Structured object records:

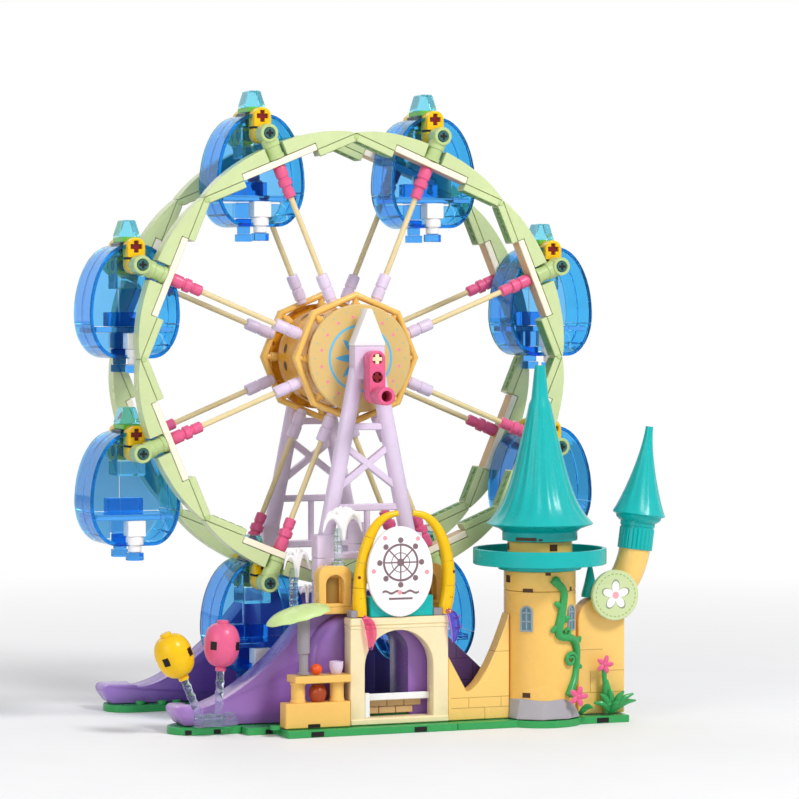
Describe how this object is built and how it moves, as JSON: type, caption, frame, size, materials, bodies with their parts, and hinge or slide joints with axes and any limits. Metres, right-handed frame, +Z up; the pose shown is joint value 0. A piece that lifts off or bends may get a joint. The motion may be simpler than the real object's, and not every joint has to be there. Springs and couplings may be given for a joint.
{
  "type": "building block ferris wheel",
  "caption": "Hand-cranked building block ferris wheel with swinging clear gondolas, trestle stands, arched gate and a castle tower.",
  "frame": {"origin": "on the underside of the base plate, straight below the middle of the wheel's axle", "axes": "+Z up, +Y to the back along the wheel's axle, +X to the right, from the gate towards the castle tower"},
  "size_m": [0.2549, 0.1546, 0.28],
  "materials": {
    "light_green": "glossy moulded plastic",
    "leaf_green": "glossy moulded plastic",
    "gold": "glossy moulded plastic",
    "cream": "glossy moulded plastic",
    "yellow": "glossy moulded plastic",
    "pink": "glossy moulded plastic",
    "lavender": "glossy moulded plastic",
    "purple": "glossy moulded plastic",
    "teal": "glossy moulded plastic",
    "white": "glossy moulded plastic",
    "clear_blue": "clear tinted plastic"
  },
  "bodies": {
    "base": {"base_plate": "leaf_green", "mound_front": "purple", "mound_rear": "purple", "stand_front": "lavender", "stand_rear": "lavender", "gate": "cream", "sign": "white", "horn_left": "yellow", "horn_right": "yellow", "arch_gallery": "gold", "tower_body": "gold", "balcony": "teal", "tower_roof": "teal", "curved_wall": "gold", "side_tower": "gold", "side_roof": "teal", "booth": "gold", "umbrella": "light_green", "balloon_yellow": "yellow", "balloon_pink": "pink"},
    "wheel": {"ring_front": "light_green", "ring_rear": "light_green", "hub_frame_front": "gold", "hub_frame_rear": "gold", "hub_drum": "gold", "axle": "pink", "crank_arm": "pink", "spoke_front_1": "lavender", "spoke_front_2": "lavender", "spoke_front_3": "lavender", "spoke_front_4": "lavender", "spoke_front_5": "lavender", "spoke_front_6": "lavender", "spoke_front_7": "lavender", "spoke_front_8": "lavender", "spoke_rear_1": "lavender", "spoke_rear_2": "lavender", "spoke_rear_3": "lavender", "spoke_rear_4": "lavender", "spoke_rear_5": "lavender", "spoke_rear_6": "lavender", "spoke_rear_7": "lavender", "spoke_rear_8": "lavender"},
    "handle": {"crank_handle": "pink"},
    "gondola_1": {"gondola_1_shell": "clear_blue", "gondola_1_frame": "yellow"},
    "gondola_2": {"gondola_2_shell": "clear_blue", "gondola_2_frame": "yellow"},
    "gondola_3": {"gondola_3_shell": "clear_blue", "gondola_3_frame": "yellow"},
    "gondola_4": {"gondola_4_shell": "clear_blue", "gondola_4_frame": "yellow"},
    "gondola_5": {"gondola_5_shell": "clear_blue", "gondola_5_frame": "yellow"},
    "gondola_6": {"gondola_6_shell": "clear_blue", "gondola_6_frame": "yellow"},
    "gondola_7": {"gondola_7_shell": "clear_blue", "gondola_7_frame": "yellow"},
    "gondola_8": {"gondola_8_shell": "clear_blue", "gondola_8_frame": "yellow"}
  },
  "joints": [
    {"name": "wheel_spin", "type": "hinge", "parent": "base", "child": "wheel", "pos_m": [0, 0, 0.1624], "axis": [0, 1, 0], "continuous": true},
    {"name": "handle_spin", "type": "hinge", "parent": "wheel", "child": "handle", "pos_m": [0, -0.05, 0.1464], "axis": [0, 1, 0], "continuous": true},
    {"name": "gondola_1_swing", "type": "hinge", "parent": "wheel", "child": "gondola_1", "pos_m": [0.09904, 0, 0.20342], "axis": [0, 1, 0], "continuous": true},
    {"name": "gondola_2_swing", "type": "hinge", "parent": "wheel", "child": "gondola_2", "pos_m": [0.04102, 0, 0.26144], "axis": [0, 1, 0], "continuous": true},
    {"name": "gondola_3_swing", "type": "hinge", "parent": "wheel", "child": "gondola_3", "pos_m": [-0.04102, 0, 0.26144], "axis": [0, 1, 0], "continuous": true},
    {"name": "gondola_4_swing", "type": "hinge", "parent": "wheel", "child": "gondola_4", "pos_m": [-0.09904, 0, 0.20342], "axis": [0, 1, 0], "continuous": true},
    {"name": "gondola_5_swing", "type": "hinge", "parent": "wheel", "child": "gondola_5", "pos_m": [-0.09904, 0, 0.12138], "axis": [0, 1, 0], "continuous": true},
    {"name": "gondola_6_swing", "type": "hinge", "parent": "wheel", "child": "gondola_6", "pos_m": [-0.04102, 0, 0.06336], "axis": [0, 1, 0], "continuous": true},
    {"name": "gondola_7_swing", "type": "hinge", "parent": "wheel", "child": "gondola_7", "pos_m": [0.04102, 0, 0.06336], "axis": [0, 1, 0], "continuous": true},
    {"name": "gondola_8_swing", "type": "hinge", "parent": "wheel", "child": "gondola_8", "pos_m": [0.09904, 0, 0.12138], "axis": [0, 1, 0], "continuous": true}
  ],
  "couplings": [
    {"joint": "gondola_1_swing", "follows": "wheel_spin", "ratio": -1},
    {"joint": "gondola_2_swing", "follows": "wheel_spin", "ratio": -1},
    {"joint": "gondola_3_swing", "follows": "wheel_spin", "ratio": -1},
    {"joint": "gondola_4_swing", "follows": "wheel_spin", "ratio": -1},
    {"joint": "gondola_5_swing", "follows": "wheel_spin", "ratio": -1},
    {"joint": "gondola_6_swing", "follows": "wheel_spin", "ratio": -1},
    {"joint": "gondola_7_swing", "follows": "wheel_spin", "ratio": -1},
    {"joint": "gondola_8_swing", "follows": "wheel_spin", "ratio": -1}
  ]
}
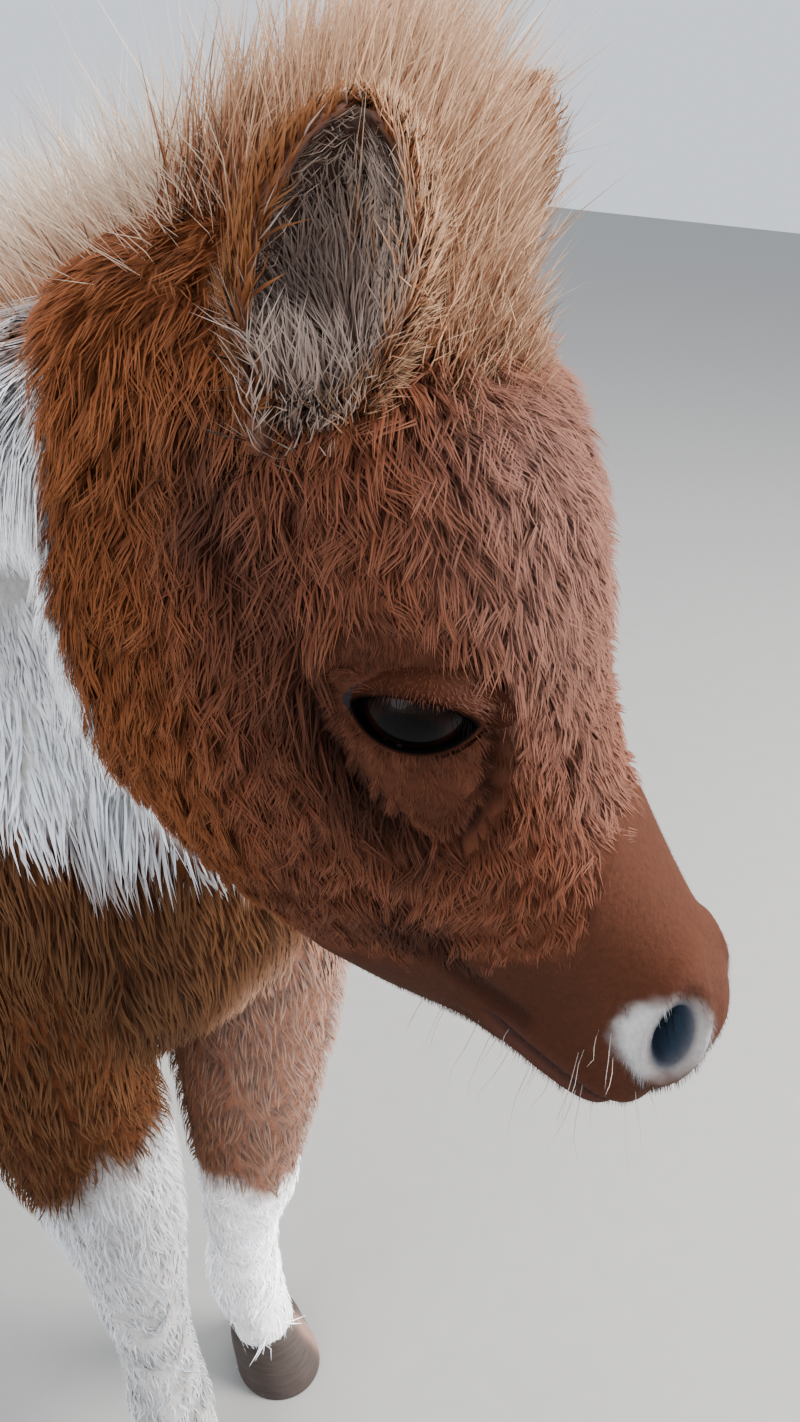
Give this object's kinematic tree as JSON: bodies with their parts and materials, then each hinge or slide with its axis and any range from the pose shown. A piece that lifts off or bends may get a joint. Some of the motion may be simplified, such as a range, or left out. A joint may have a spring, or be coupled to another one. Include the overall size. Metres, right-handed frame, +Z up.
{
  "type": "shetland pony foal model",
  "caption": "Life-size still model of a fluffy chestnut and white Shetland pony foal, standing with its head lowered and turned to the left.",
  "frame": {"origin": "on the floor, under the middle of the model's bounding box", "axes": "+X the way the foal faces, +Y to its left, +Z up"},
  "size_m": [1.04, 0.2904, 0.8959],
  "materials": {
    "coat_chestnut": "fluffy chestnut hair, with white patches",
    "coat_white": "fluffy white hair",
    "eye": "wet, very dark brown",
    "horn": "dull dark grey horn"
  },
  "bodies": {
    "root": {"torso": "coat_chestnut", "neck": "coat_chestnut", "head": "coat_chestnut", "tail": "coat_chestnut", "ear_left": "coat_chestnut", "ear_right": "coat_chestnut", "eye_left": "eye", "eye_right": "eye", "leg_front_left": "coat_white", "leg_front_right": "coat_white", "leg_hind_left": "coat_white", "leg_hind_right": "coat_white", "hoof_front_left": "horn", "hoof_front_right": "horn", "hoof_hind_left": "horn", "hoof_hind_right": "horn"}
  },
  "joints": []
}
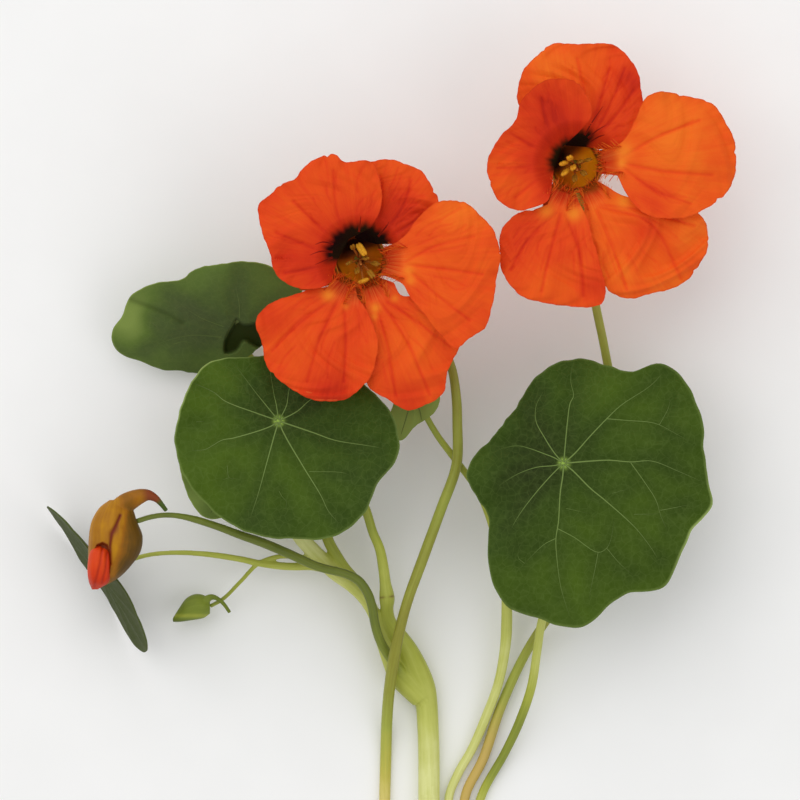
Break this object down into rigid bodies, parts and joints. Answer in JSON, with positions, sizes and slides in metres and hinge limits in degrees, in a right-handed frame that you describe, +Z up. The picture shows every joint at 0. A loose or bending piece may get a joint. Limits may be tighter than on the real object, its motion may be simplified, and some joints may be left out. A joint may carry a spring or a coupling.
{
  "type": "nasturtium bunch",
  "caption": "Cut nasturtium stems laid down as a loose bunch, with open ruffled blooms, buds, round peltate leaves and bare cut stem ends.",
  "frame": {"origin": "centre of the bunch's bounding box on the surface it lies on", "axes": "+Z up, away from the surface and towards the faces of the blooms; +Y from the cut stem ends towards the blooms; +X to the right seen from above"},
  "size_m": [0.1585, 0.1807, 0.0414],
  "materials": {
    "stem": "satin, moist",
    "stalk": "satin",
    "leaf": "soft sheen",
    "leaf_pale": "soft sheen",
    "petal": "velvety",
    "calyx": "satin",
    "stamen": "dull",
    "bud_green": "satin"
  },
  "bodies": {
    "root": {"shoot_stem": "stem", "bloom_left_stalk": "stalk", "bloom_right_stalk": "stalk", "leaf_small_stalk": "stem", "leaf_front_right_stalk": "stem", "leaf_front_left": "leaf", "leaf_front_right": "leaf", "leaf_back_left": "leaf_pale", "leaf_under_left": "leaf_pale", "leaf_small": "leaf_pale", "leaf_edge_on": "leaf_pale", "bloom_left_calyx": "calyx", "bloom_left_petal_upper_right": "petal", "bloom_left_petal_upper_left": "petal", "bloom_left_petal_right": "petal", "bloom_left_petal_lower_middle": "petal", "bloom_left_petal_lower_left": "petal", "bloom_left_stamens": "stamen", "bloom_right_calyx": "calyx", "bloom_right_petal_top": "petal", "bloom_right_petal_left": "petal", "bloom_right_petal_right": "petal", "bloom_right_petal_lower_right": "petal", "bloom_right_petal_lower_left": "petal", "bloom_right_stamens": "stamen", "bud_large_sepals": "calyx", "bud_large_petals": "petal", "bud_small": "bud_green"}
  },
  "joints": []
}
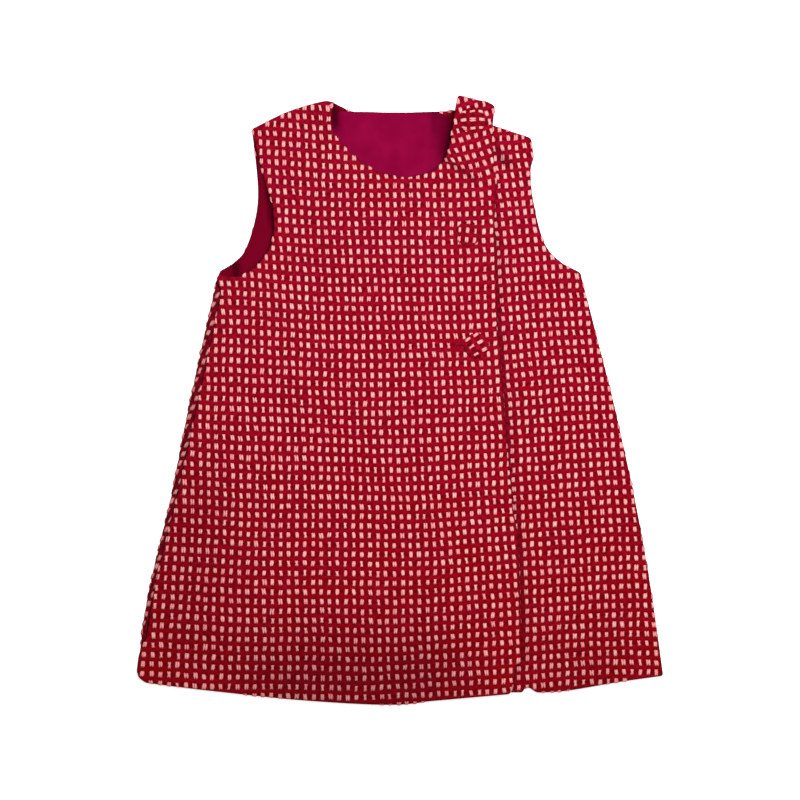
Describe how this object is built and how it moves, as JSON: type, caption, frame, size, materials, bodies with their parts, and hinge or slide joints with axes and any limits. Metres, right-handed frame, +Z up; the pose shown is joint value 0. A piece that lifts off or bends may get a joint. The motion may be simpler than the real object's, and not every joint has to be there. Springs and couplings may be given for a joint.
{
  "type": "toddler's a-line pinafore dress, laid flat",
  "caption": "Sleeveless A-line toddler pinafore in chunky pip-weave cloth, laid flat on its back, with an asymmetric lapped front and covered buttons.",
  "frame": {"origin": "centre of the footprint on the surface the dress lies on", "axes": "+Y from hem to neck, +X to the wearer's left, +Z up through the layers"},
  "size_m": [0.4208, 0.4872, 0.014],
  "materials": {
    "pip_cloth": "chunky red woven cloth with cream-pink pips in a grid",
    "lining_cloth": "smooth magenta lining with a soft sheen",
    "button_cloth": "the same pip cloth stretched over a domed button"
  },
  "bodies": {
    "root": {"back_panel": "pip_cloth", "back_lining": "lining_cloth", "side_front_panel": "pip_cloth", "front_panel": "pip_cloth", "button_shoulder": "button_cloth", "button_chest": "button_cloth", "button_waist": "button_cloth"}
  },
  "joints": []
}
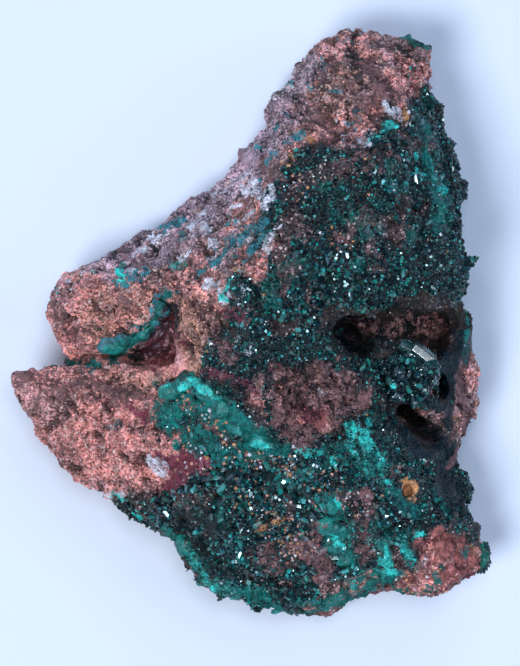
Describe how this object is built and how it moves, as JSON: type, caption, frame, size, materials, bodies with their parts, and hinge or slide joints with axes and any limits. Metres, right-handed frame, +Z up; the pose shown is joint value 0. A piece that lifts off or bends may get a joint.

● **Task objective**
Pick each line holding the word "loose" out of the listing.

● **Written answer**
Break this object down into rigid bodies, parts and joints. Answer in JSON, with positions, sizes and slides in metres and hinge limits in degrees, in a right-handed frame that you describe, +Z up. The picture shows every joint at 0. A loose or bending piece may get a joint. Limits may be tighter than on the real object, its motion may be simplified, and some joints may be left out. A joint may carry a spring or a coupling.
  "caption": "Cut nasturtium stems laid down as a loose bunch, with open ruffled blooms, buds, round peltate leaves and bare cut stem ends.",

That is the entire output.